(A block of data)
--- Begin ---
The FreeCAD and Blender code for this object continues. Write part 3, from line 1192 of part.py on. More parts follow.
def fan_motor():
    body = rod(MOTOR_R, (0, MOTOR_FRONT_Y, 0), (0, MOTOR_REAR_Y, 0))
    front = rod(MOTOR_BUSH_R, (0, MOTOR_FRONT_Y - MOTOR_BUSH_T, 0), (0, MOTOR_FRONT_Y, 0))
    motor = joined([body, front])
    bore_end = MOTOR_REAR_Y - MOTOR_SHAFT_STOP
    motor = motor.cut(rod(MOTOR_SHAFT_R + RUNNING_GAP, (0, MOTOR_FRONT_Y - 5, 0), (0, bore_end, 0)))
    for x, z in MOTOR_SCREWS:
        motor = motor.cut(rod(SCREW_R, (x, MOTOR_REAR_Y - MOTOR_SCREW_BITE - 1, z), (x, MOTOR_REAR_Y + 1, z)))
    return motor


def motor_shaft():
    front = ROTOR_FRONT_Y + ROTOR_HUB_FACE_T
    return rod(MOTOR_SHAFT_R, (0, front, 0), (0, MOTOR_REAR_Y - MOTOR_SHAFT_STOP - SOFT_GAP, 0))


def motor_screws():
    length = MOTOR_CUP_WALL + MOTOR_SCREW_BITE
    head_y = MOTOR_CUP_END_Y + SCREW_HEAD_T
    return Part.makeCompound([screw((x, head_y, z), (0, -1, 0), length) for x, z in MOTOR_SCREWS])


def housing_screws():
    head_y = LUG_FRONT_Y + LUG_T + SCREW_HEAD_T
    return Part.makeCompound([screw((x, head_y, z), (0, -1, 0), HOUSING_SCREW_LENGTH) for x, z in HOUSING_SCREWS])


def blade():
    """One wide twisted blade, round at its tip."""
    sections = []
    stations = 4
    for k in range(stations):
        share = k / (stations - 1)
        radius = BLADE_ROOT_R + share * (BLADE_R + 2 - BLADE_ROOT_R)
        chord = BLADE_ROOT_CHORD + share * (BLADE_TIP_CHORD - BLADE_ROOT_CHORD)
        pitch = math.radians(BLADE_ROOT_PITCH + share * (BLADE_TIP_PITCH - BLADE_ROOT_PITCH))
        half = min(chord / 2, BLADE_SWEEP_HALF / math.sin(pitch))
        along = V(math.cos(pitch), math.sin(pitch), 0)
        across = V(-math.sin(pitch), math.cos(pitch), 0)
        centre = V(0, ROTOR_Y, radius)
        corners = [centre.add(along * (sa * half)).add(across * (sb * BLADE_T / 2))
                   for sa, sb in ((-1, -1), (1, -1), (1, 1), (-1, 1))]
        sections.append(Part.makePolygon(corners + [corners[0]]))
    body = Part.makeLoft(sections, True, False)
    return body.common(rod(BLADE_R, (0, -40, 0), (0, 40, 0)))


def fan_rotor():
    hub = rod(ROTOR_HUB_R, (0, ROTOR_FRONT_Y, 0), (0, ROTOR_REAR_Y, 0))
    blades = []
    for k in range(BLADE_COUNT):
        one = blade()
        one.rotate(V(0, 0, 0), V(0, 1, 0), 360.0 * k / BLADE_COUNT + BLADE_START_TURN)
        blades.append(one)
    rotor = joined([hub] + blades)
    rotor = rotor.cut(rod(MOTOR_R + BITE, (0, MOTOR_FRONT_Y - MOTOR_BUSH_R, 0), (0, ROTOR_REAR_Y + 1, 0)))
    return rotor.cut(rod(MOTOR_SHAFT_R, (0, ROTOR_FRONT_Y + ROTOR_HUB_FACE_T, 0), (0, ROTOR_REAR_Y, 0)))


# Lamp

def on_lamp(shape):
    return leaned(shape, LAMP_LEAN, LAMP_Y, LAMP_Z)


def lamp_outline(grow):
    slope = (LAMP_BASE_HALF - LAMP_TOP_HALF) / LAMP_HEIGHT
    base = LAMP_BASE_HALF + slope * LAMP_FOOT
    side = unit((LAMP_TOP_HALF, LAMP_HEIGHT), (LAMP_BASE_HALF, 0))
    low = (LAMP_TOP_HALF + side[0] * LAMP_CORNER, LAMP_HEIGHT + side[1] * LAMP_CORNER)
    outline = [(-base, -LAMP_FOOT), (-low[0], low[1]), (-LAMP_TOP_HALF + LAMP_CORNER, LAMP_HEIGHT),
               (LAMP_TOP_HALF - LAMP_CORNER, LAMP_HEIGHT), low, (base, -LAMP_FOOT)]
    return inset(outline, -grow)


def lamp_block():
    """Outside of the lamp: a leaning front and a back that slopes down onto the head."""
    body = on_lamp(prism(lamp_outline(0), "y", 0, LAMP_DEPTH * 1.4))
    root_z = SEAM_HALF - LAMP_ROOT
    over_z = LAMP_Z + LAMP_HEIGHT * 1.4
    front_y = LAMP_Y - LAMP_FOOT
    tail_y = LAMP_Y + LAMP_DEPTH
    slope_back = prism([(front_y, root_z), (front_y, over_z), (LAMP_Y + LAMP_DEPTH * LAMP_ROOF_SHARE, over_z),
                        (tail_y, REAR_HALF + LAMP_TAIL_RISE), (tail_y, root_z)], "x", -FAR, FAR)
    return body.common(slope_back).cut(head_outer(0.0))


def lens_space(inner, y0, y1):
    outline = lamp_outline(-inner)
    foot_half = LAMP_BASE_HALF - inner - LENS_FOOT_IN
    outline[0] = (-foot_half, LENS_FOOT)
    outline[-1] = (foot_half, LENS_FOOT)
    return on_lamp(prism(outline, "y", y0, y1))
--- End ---
--- Begin ---
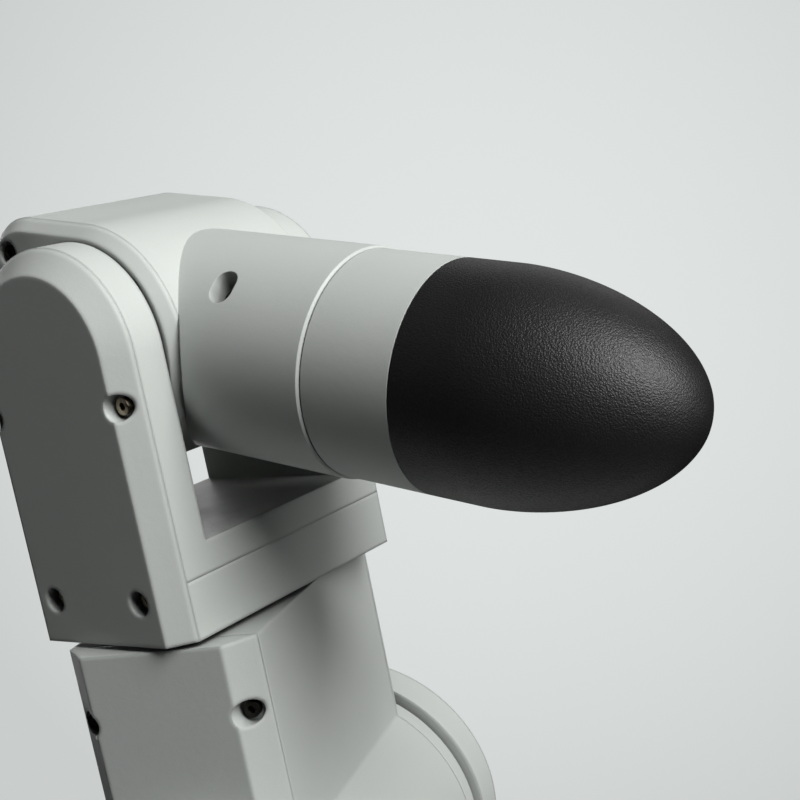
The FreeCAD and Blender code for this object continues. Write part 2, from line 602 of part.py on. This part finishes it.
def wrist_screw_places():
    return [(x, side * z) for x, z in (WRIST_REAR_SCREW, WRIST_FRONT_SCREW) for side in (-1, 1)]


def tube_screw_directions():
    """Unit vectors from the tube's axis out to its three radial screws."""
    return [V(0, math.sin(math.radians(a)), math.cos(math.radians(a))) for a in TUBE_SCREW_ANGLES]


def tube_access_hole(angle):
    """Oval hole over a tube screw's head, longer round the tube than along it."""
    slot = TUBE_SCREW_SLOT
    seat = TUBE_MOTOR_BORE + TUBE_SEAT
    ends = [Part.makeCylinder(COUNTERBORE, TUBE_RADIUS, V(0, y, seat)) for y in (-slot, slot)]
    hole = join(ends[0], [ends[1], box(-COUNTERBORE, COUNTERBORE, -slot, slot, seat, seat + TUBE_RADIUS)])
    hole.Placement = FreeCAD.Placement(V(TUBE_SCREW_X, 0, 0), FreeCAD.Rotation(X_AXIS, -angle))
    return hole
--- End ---
Your objective: Gather each line in the entries above where the string "Blender" is found.

Result of the exercise:
The FreeCAD and Blender code for this object continues. Write part 3, from line 1192 of part.py on. More parts follow.
The FreeCAD and Blender code for this object continues. Write part 2, from line 602 of part.py on. This part finishes it.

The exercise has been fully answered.